**Exercise requirements**
Below this line is a set of entries; quote exactly the lines from the line that contains "surface = Part.BSplineSurface()" to the line that contains "depsgraph = bpy.context.evaluated_depsgraph_get()", both lines included.

**Extracted data**
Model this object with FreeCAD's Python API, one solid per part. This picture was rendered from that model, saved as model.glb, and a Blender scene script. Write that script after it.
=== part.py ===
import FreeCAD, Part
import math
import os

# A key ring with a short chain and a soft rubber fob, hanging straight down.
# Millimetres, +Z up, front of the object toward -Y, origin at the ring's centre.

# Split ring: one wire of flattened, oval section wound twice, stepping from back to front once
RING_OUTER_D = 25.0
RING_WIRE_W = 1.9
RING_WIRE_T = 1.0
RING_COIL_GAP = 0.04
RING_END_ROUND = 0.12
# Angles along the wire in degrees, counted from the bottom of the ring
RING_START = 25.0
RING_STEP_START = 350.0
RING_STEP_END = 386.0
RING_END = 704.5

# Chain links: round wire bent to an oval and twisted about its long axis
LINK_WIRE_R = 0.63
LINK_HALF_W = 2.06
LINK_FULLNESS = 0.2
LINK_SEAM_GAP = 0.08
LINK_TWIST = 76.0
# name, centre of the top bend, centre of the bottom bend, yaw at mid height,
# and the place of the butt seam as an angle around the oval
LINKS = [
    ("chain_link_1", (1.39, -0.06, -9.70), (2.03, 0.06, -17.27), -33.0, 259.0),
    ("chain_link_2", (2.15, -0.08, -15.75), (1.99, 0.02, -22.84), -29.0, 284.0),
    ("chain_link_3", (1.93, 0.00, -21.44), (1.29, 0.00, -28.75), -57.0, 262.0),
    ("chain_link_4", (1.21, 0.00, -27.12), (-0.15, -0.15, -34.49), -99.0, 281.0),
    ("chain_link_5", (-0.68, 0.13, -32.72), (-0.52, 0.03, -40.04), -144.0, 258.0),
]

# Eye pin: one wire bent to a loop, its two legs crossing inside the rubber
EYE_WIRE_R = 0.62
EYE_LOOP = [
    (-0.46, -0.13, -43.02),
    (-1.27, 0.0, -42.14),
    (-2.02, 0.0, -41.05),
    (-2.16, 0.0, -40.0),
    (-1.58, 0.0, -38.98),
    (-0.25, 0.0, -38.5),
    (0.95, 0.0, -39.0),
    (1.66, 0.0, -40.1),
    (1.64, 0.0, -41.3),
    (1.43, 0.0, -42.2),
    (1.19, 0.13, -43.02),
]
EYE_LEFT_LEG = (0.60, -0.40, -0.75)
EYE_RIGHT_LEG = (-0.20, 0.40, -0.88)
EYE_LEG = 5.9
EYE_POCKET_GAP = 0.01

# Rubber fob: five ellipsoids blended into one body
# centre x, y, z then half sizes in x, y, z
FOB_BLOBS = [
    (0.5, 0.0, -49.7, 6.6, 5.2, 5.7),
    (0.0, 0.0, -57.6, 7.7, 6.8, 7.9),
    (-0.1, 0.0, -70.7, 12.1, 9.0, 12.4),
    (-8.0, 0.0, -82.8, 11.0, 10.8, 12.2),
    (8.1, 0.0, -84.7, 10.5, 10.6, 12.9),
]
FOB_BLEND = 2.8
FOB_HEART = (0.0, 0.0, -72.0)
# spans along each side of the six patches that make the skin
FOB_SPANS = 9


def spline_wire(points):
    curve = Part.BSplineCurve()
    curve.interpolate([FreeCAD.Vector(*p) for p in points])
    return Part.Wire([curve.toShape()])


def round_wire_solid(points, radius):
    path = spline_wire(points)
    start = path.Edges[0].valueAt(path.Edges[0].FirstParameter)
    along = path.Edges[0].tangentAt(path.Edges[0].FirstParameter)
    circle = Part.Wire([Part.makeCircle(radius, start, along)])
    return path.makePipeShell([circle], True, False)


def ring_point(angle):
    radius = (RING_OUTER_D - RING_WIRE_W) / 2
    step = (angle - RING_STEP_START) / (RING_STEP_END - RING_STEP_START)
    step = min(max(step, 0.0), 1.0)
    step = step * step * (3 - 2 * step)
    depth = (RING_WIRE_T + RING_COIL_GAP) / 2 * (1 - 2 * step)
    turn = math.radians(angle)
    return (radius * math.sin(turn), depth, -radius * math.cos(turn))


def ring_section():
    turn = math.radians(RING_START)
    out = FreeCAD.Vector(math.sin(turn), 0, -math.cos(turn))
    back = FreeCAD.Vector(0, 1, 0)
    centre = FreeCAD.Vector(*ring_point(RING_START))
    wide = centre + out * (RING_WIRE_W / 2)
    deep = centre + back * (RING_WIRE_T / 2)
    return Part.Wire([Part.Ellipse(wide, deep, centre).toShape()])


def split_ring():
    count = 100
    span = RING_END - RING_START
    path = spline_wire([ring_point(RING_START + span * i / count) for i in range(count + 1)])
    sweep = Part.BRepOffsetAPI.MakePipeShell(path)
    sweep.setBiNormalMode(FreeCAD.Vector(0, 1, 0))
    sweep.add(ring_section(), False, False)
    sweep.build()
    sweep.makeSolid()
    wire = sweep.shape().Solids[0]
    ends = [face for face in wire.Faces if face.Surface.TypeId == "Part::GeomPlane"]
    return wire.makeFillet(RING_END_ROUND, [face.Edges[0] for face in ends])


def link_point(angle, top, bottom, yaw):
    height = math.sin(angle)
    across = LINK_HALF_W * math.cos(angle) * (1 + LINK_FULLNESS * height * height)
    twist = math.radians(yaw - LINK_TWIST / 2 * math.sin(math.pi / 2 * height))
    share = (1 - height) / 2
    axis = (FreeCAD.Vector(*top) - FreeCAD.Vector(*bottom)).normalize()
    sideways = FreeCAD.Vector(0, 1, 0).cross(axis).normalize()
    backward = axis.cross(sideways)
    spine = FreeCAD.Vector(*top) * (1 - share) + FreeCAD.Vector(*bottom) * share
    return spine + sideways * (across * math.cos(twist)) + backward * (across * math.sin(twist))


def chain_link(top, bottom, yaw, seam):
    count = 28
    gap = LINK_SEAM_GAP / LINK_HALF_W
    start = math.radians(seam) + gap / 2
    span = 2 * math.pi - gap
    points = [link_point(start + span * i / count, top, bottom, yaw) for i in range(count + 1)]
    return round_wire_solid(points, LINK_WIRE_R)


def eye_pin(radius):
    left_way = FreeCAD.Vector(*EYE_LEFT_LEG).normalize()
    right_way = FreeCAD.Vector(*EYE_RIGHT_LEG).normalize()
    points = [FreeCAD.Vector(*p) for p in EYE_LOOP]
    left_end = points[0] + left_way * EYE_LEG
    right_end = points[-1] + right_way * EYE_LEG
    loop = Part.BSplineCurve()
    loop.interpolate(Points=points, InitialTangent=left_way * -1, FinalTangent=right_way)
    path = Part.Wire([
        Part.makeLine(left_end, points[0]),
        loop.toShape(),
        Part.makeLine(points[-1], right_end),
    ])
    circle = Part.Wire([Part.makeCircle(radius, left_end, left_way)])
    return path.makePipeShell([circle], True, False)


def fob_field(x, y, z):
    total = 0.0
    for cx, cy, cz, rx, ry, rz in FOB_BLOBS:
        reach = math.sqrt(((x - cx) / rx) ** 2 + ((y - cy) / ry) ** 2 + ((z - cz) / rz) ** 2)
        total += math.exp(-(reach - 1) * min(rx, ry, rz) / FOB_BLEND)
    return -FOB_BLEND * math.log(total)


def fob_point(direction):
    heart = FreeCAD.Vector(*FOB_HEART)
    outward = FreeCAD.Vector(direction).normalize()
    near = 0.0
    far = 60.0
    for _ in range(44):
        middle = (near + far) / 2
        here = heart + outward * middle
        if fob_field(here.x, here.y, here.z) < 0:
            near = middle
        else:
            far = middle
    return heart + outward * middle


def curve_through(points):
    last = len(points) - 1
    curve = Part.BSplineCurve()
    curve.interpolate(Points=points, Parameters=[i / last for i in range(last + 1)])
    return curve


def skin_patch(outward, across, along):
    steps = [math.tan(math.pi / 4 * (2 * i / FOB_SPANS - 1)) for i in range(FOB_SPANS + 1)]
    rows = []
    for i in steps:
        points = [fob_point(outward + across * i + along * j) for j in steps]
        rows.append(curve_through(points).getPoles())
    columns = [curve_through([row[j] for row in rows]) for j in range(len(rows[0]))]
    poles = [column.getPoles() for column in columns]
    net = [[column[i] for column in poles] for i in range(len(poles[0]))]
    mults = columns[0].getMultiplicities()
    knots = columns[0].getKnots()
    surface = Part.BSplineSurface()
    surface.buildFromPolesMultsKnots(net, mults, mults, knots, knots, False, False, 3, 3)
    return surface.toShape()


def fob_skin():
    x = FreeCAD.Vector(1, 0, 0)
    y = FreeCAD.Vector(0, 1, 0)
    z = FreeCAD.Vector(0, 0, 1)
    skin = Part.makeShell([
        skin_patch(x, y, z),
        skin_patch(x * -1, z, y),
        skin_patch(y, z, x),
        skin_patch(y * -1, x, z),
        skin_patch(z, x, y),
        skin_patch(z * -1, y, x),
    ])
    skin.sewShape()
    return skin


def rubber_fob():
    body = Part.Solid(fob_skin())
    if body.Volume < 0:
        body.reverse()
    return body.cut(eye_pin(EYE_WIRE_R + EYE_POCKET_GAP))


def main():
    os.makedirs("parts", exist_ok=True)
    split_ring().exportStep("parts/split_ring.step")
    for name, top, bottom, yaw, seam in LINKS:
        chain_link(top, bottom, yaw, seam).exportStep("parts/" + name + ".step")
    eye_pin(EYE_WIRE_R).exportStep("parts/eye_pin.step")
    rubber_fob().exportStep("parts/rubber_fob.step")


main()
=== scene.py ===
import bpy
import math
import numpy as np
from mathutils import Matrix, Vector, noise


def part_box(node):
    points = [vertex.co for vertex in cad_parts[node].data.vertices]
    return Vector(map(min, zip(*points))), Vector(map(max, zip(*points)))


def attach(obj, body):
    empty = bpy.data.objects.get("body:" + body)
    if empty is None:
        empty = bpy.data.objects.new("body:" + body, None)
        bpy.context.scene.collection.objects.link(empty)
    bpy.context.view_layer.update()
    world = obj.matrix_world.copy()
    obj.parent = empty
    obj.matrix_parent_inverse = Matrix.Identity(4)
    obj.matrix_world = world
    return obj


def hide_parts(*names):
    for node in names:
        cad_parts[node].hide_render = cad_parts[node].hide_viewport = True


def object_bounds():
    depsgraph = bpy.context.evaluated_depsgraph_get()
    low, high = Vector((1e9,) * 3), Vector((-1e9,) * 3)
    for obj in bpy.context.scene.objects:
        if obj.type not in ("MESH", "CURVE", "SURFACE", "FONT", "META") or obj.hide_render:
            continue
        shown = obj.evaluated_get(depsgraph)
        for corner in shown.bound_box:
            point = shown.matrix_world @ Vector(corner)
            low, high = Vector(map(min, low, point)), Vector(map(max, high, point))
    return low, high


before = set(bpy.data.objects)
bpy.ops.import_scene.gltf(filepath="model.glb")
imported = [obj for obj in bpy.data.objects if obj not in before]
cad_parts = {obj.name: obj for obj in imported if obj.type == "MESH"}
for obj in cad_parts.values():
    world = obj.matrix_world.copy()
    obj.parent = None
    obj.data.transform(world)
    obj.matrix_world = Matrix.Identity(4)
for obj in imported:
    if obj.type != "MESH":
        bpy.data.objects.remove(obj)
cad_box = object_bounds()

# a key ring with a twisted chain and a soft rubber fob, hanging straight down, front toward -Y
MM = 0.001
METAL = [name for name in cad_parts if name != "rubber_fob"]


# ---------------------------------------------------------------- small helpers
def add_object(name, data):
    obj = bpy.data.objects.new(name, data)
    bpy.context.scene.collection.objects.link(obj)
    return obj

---

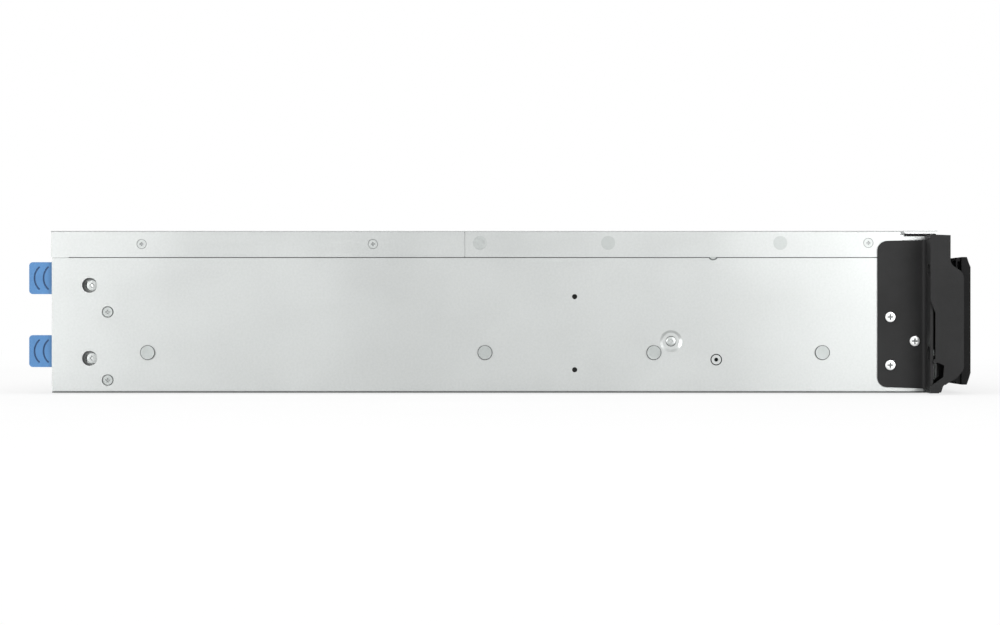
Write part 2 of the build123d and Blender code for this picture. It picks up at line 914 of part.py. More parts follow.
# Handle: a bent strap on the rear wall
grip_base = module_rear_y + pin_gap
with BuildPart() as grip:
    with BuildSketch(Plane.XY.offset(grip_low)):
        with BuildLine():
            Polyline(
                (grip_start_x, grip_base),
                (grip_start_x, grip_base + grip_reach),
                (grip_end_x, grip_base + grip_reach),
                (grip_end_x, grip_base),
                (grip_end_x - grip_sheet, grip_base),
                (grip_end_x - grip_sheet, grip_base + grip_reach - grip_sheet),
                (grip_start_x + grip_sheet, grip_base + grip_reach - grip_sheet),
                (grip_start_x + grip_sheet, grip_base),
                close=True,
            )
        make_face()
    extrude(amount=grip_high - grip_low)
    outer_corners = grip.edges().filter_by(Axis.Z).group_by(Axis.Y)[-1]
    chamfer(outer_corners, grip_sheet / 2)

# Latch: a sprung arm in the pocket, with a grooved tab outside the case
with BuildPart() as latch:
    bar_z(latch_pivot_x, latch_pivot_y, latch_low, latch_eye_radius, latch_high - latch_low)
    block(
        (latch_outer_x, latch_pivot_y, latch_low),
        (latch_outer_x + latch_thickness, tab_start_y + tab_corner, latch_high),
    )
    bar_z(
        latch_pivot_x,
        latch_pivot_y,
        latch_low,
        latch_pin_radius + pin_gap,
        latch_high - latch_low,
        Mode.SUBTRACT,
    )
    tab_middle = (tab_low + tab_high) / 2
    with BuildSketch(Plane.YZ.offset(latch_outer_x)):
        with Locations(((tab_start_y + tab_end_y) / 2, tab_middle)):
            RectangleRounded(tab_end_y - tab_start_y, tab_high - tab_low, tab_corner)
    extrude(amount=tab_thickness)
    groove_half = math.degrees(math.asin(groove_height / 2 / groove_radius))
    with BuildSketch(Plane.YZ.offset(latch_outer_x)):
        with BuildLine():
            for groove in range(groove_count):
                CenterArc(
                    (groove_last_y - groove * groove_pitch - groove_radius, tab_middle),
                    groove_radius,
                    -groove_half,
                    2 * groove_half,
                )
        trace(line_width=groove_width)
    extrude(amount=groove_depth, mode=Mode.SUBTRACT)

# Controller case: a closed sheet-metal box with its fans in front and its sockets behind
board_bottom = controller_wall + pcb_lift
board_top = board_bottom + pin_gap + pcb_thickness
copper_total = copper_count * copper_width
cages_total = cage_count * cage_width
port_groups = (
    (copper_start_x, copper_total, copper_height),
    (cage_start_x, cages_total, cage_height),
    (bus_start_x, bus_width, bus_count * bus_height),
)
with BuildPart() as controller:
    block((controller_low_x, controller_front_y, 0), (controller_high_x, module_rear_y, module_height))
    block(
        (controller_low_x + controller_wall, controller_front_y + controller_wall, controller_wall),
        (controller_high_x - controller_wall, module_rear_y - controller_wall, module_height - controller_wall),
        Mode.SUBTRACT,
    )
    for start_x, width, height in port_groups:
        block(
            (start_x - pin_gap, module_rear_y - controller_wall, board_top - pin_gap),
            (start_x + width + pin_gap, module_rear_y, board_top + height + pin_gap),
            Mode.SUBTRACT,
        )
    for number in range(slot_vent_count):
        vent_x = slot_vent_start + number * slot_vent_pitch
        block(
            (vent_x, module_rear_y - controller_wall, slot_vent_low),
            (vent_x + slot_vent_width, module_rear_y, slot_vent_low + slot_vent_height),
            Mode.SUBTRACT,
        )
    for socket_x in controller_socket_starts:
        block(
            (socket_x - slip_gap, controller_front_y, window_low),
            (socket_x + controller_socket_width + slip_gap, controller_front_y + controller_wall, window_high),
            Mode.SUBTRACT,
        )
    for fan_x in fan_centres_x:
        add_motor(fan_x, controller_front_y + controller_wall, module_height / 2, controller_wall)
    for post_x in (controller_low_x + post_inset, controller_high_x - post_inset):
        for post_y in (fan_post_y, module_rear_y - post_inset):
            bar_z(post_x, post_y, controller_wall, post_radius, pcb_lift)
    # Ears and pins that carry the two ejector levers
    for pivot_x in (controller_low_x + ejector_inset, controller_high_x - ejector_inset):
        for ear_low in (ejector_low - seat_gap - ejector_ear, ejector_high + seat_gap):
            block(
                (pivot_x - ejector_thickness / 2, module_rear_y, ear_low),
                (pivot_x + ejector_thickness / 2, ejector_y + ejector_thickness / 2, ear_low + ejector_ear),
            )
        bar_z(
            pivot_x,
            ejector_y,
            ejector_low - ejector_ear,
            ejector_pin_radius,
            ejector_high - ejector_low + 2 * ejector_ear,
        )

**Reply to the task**
    surface = Part.BSplineSurface()
    surface.buildFromPolesMultsKnots(net, mults, mults, knots, knots, False, False, 3, 3)
    return surface.toShape()


def fob_skin():
    x = FreeCAD.Vector(1, 0, 0)
    y = FreeCAD.Vector(0, 1, 0)
    z = FreeCAD.Vector(0, 0, 1)
    skin = Part.makeShell([
        skin_patch(x, y, z),
        skin_patch(x * -1, z, y),
        skin_patch(y, z, x),
        skin_patch(y * -1, x, z),
        skin_patch(z, x, y),
        skin_patch(z * -1, y, x),
    ])
    skin.sewShape()
    return skin


def rubber_fob():
    body = Part.Solid(fob_skin())
    if body.Volume < 0:
        body.reverse()
    return body.cut(eye_pin(EYE_WIRE_R + EYE_POCKET_GAP))


def main():
    os.makedirs("parts", exist_ok=True)
    split_ring().exportStep("parts/split_ring.step")
    for name, top, bottom, yaw, seam in LINKS:
        chain_link(top, bottom, yaw, seam).exportStep("parts/" + name + ".step")
    eye_pin(EYE_WIRE_R).exportStep("parts/eye_pin.step")
    rubber_fob().exportStep("parts/rubber_fob.step")


main()
=== scene.py ===
import bpy
import math
import numpy as np
from mathutils import Matrix, Vector, noise


def part_box(node):
    points = [vertex.co for vertex in cad_parts[node].data.vertices]
    return Vector(map(min, zip(*points))), Vector(map(max, zip(*points)))


def attach(obj, body):
    empty = bpy.data.objects.get("body:" + body)
    if empty is None:
        empty = bpy.data.objects.new("body:" + body, None)
        bpy.context.scene.collection.objects.link(empty)
    bpy.context.view_layer.update()
    world = obj.matrix_world.copy()
    obj.parent = empty
    obj.matrix_parent_inverse = Matrix.Identity(4)
    obj.matrix_world = world
    return obj


def hide_parts(*names):
    for node in names:
        cad_parts[node].hide_render = cad_parts[node].hide_viewport = True


def object_bounds():
    depsgraph = bpy.context.evaluated_depsgraph_get()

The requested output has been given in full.